Why Marry? has a secure place in history as the first drama to be awarded the Pulitzer Prize. The play began as prose, but Williams decided on a dramatic format and published it in 1914 as And So They Were Married through Charles Scribner’s Sons. It took three years before Broadway would produce it because, Williams once noted, it was written ahead of its time. It ran for 120 performances at New York’s Astor Theater and was made into a silent film in 1924.

Why Marry? addresses a host of issues brought on by the early twentieth century’s feminist movement. The movement was fueled not only by suffrage but also by the gradual need of the United States’ nascent industrial economy, which was in need of a type of worker who did not require tremendous upper-body strength. Between 1900 and 1920, the percentage of American women employed in clerical and sales positions rose dramatically, as did the number of women enrolled in public colleges and universities. The debates that stemmed from this empowered generation of women saturated the newspapers, journals, novels, movies, and dramas of the day: Would the New Women stay at home to become wives and mothers? With financial independence, could emotional independence be far behind? Once women had been freed from their dependencies, what was to become of society? Images of the New Woman were legion: Caricatures of women as cigarette-smoking, bicycle-riding, bob-haired flappers whose bloomers are exposed were among the images ingrained in Americans’ consciousness.

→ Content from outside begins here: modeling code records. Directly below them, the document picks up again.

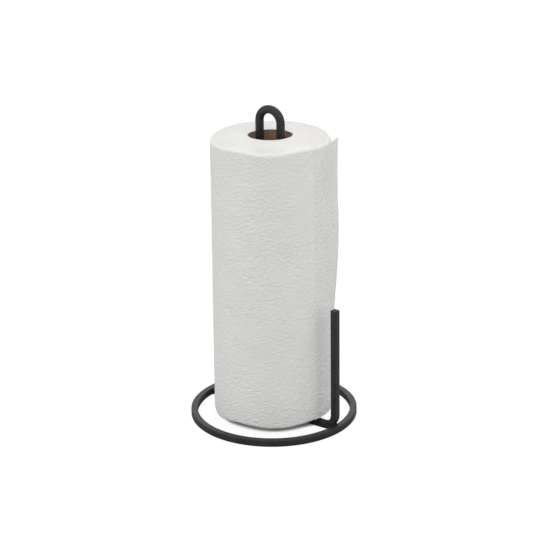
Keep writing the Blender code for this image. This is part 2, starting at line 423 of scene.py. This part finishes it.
def buildHairpin():
    archHeight = postHigh.z - rodRadius - legOffset
    foot = barWidth - hairpin["intoBar"]
    stations = []
    for step in range(hairpin["legSteps"]):
        z = foot + (archHeight - foot) * step / hairpin["legSteps"]
        stations.append((Vector((legOffset, 0, z)), Vector((0, 0, 1)), Vector((0, 1, 0)), Vector((-1, 0, 0))))
    for step in range(hairpin["archSteps"] + 1):
        angle = math.pi * step / hairpin["archSteps"]
        outward = Vector((math.cos(angle), 0, math.sin(angle)))
        tangent = Vector((-math.sin(angle), 0, math.cos(angle)))
        bent = math.sin(angle)
        # the rod flattens a little where it is bent
        stations.append((outward * legOffset + Vector((0, 0, archHeight)), tangent,
                         Vector((0, 1 + hairpin["archFlat"] * bent, 0)),
                         -outward * (1 - hairpin["archFlat"] * bent * 0.5)))
    for step in range(hairpin["legSteps"]):
        z = archHeight + (foot - archHeight) * (step + 1) / hairpin["legSteps"]
        stations.append((Vector((-legOffset, 0, z)), Vector((0, 0, -1)), Vector((0, 1, 0)),
                         Vector((1, 0, 0))))
    section = []
    for side in range(hairpin["sides"]):
        angle = 2 * math.pi * side / hairpin["sides"]
        section.append((rodRadius * math.cos(angle), rodRadius * math.sin(angle)))
    points, faces = sweepSection(stations, section, rodRadius, hairpin["endRound"])
    return addPiece("hairpinPost", points, faces, blackCoat, "holder", ["loop_post"])


# weld beads, small runs of ripples under the coat

bead = {
    "radius": 0.00155,
    "armRadius": 0.0022,
    "ripplePitch": 0.0011,
    "rippleDepth": 0.16,
    "uneven": 0.05,
    "arc": 76,  # degrees that a bead follows round the foot of a leg
    "offLeg": 0.0003,
    "offBar": 0.0002,
    "farPast": (0.0004, 0.0008),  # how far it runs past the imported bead, down and up
    "armPast": 0.0009,
    "sides": 14,
    "stepsPerRipple": 6,
}

def buildBead(name, path, radius, node):
    length = sum((b - a).length for a, b in zip(path, path[1:]))
    steps = max(16, int(length / bead["ripplePitch"] * bead["stepsPerRipple"]))
    runs = np.cumsum([0.0] + [(b - a).length for a, b in zip(path, path[1:])])
    points = []
    for step in range(steps + 1):
        along = length * step / steps
        centre = Vector([float(np.interp(along, runs, [p[axis] for p in path])) for axis in range(3)])
        ahead = Vector([float(np.interp(min(along + 1e-4, length), runs, [p[axis] for p in path]))
                        for axis in range(3)])
        behind = Vector([float(np.interp(max(along - 1e-4, 0), runs, [p[axis] for p in path]))
                         for axis in range(3)])
        tangent = (ahead - behind).normalized()
        across = tangent.orthogonal().normalized()
        up = tangent.cross(across)
        phase = (along / bead["ripplePitch"]) % 1.0
        ripple = 1 - bead["rippleDepth"] * phase ** 2
        reach = min(along, length - along) / radius
        roundEnd = math.sqrt(max(1 - (1 - min(reach, 1)) ** 2, 0.0004))
        size = radius * ripple * roundEnd * (1 + bead["uneven"] * (random.random() - 0.5))
        for side in range(bead["sides"]):
            angle = 2 * math.pi * side / bead["sides"]
            points.append(centre + (across * math.cos(angle) + up * math.sin(angle)) * size)
    count = bead["sides"]
    faces = gridFaces(steps + 1, count, False, True)
    faces.append(tuple(range(count))[::-1])
    faces.append(tuple(range(len(points) - count, len(points))))
    return addPiece(name, points, faces, blackCoat, "holder", [node], 60)


def buildWelds():
    made = []
    # four short arcs round the feet of the hairpin
    for node in sorted(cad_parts):
        if not node.startswith("post_weld"):
            continue
        low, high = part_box(node)
        middle = (low + high) / 2
        legSide = 1 if middle.x > 0 else -1
        facing = 1 if middle.x * legSide > legOffset else -1
        path = []
        for step in range(13):
            angle = math.radians(-bead["arc"] / 2 + bead["arc"] * step / 12)
            reach = rodRadius + bead["offLeg"]
            path.append(Vector((legSide * (legOffset + facing * reach * math.cos(angle)),
                                reach * math.sin(angle), barWidth + bead["offBar"])))
        made.append(buildBead(node.replace("post_weld", "postBead"), path, bead["radius"], node))
    # the far end of the cross bar, up each side against the ring
    down, over = bead["farPast"]
    for node, side in (("far_weld_left", 1), ("far_weld_right", -1)):
        low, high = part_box(node)
        x = -(ringInner - 0.0002)
        y = side * (barWidth / 2 + 0.0001)
        path = [Vector((x, y, low.z - down)), Vector((x, y, high.z + over))]
        made.append(buildBead(node.replace("far_weld", "farBead"), path, bead["radius"], node))
    # the hollow between the bend of the arm and the ring
    low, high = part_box("arm_weld")
    x = ringInner - 0.0004
    z = high.z - 0.0009
    start = low.y - bead["armPast"]
    length = high.y - low.y + 2 * bead["armPast"]
    path = [Vector((x, start + length * step / 8, z)) for step in range(9)]
    made.append(buildBead("armBead", path, bead["armRadius"], "arm_weld"))
    return made


# cardboard core

core = {
    "steps": 180,
    "rows": 70,
    "wall": 0.0013,
    "edgeFray": 0.00025,
    "edgeRound": 0.0002,
    "seamDepth": 0.00012,
    "seamWidth": 0.0011,
    "rise": 0.0002,
}

def buildCore():
    outer = coreHigh.x
    inner = outer - core["wall"]
    angles = np.arange(core["steps"]) * 2 * math.pi / core["steps"]
    fray = np.zeros(core["steps"])
    for waves in range(3, 40, 3):
        fray += math.cos(waves) * np.sin(waves * angles + random.random() * 6.28) / 5
    heights = np.linspace(coreLow.z, coreHigh.z + core["rise"], core["rows"])
    rows = []
    for wall in (outer, inner):
        for z in (heights if wall == outer else heights[::-1]):
            turn = z / board["seamPitch"] - angles / (2 * math.pi)
            fromSeam = np.abs((turn + 8) % 1 - 0.5) * 2 * math.pi * outer * 0.64
            groove = core["seamDepth"] * np.exp(-(fromSeam / core["seamWidth"]) ** 2)
            radius = wall - groove if wall == outer else wall + groove
            level = np.full(core["steps"], z)
            if z == heights[-1]:
                level = z + core["edgeFray"] * fray - core["edgeRound"]
                radius = radius + (-core["edgeRound"] if wall == outer else core["edgeRound"])
            rows.append(np.stack([radius * np.cos(angles), radius * np.sin(angles), level], axis=1))
    points = np.concatenate(rows)
    faces = gridFaces(len(rows), core["steps"], True, True)
    return addPiece("cardboardCore", points, faces, tubeBoard, "core",
                    ["cardboard_core"], 40)


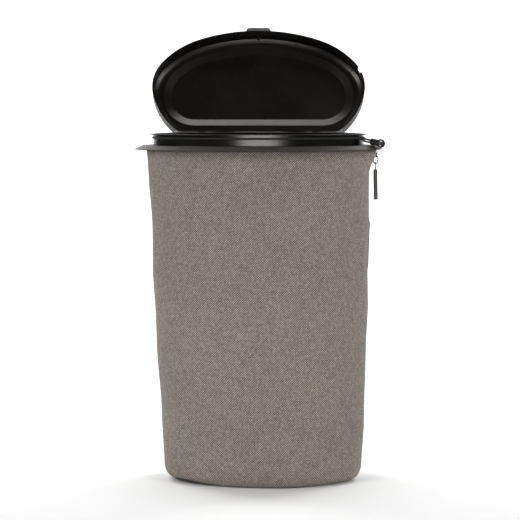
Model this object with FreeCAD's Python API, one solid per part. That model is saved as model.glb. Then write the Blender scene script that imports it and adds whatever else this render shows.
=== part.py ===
import FreeCAD, Part
import math, os
from FreeCAD import Vector as V

# ---------------------------------------------------------------------------
# Soft-sided waste bin: fabric bag hung from a rigid oval plastic rim with a
# hinged lid.  Millimetres, +Z up.  Origin: centre of the base's underside.
# Front is -Y, the lid hinge is at the back (+Y), the side zip is at +X.
# The lid is stored open, leaning back on its stops.
# ---------------------------------------------------------------------------
os.makedirs("parts", exist_ok=True)

# --- driving dimensions ----------------------------------------------------
ZC = 349.0               # underside of the collar's flange
LID_OPEN = 118.0         # degrees from closed to the open stop
RIM_BF = 62.2            # neck: widest line to the front
RIM_R = [186.57, 86.318, 40.2, 69.601, 4.71]      # neck outline, arc radii from the front centre
RIM_A = [20.075, 30.857, 50.736, 38.869]          # and their angles; the last one closes at the back line
BASE_BF = 62.0           # base of the bag
BASE_R = [164.889, 86.821, 43.579, 75.106, 22.0]
BASE_A = [19.887, 29.609, 57.621, 23.984]
BASE_DX = 4.7            # the bag's base hangs a little to the right
PANEL_BF = 48.2          # lid's centre panel
PANEL_R = [172.933, 63.179, 35.698, 26.0, 26.0]
PANEL_A = [21.526, 24.056, 57.0, 74.0]

O_COLLAR = 19.6          # offsets from the neck's outline
O_FLAT = 11.2
O_TOPFL = 2.8
O_LID = 5.3
O_BAG = 7.6
BAG_DX = 1.0
T_FABRIC = 1.4
Z_FOLD = 10.0            # height of the base's turned-up edge
HINGE_Y, HINGE_Z = 59.5, ZC + 11.9
PIN_R = 1.5
LIP_Z = ZC + 5.2         # lid's lip when shut
SKIRT = 20.4
CORD_D = 2.1
CORD_Z = ZC + 12.4
ZIP_TRAVEL = 290.0


def half_arcs(R, A, bf, off):
    """right half of an outline, from the front centre, as (start, mid, end)"""
    R = list(R)
    A = list(A) + [180.0 - sum(A)]
    p = (0.0, -(bf + off))
    h = 0.0
    out = []
    for r, a in zip(R, A):
        r += off
        a = math.radians(a)
        c = (p[0] - r * math.sin(h), p[1] + r * math.cos(h))
        m = (c[0] + r * math.sin(h + a / 2), c[1] - r * math.cos(h + a / 2))
        q = (c[0] + r * math.sin(h + a), c[1] - r * math.cos(h + a))
        out.append((p, m, q))
        p = q
        h += a
    return out


def outline(kind, off, z, dx=0.0):
    R, A, bf = {"rim": (RIM_R, RIM_A, RIM_BF), "base": (BASE_R, BASE_A, BASE_BF),
                "panel": (PANEL_R, PANEL_A, PANEL_BF)}[kind]
    arcs = half_arcs(R, A, bf, off)
    pt = lambda q: V(q[0] + dx, q[1], z)
    mir = lambda q: V(-q[0] + dx, q[1], z)
    edges = [Part.Arc(pt(a), pt(b), pt(c)).toShape() for a, b, c in arcs]
    edges.append(Part.LineSegment(pt(arcs[-1][2]), mir(arcs[-1][2])).toShape())
    for a, b, c in reversed(arcs):
        edges.append(Part.Arc(mir(c), mir(b), mir(a)).toShape())
    return Part.Wire(edges)


def prism(kind, off, z0, z1, dx=0.0):
    return Part.Face(outline(kind, off, z0, dx)).extrude(V(0, 0, z1 - z0))


def ring(kind, o_out, o_in, z0, z1, dx=0.0):
    return prism(kind, o_out, z0, z1, dx).cut(prism(kind, o_in, z0 - 1, z1 + 1, dx))


def loft(w0, w1):
    return Part.makeLoft([w0, w1], True, True)


def box(x0, x1, y0, y1, z0, z1):
    return Part.makeBox(x1 - x0, y1 - y0, z1 - z0, V(x0, y0, z0))


def cyl(r, p, d, h):
    return Part.makeCylinder(r, h, V(*p), V(*d))


def bag_space(off, z0=Z_FOLD, z1=ZC - 0.4):
    """solid inside the bag wall's outer face moved out by off, full height"""
    return loft(outline("base", off, Z_FOLD, BASE_DX), outline("rim", O_BAG + off, ZC - 0.4, BAG_DX))


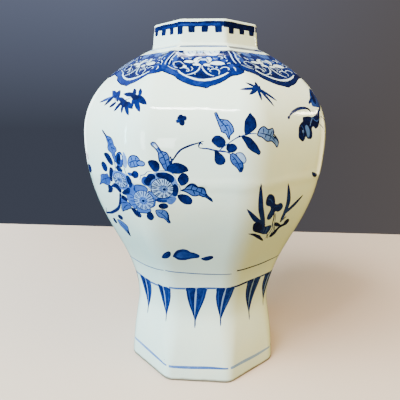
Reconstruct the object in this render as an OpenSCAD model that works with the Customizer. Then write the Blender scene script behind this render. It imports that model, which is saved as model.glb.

Along with addressing the concerns of this new feminism, Williams managed to incorporate into his play a great deal of discussion about economic equity. Time and again, the problems of social institutions are interwoven with the disparity of pay between men and women as well as between the creative and healing professions versus that of industry. In the play, John and Uncle Everett have the following exchange regarding scientists’ meager two-thousand-dollar-a-year income:

Judge: Well, why not give the young man a raise?
John: Oh, that’s not a bad salary for scientists, college professors, and that sort of thing. Why, even the head of the institute himself gets less than the superintendent of my mills. No future in science.
Judge: Perfectly practical. . . . The superintendent of John’s mills saves the company thousands of dollars. These bacteriologists merely save the nation thousands of babies. All our laws, written and unwritten, value private property above human life. I’m a distinguished jurist and I always render my decisions accordingly.

The issues addressed by Why Marry? remain uncannily modern even today. Yet at the same time, the attitudes espoused by even the most enlightened of its characters are rooted in an unsettling worldview that would be intolerable in a contemporary setting. The opening scene between Rex and Jean is nothing less than a sexual assault. She says “no” repeatedly and is ignored. Rex only stops after they are interrupted by Lucy, and the entire incident is brushed aside. Jean is flippant and later confides to her sister that at first Rex’s kisses were distasteful but, after a while, she began to enjoy them. This play provides stark evidence that American society has made advances, but it also acts as a subtle reminder about how much more remains to be done.

Sources for Further Study

Chothia, Jean, ed. The New Woman and Other Emancipated Woman Plays. New York: Oxford University Press, 2001.

Marks, Patricia. Bicycles, Bangs, and Bloomers: The New Woman in the Popular Press. Lexington: University Press of Kentucky, 1990.

Murphy, Brenda. American Realism and American Drama. Cambridge, England: Cambridge University Press, 1987.

Newlin, Keith, ed. American Plays of the New Woman. Chicago: Ivan R. Dee, 2000.

Richardson, Angelique, and Chris Willis, eds. The New Woman in Fiction and in Fact: Fin de Siècle Feminisms. New York: Palgrave/St. Martin’s, 2000.

Wilmeth, Don, and Christopher Bigsby, eds. The Cambridge History of American Theatre, Volume II, 1870-1945. Cambridge, England: Cambridge University Press, 2000.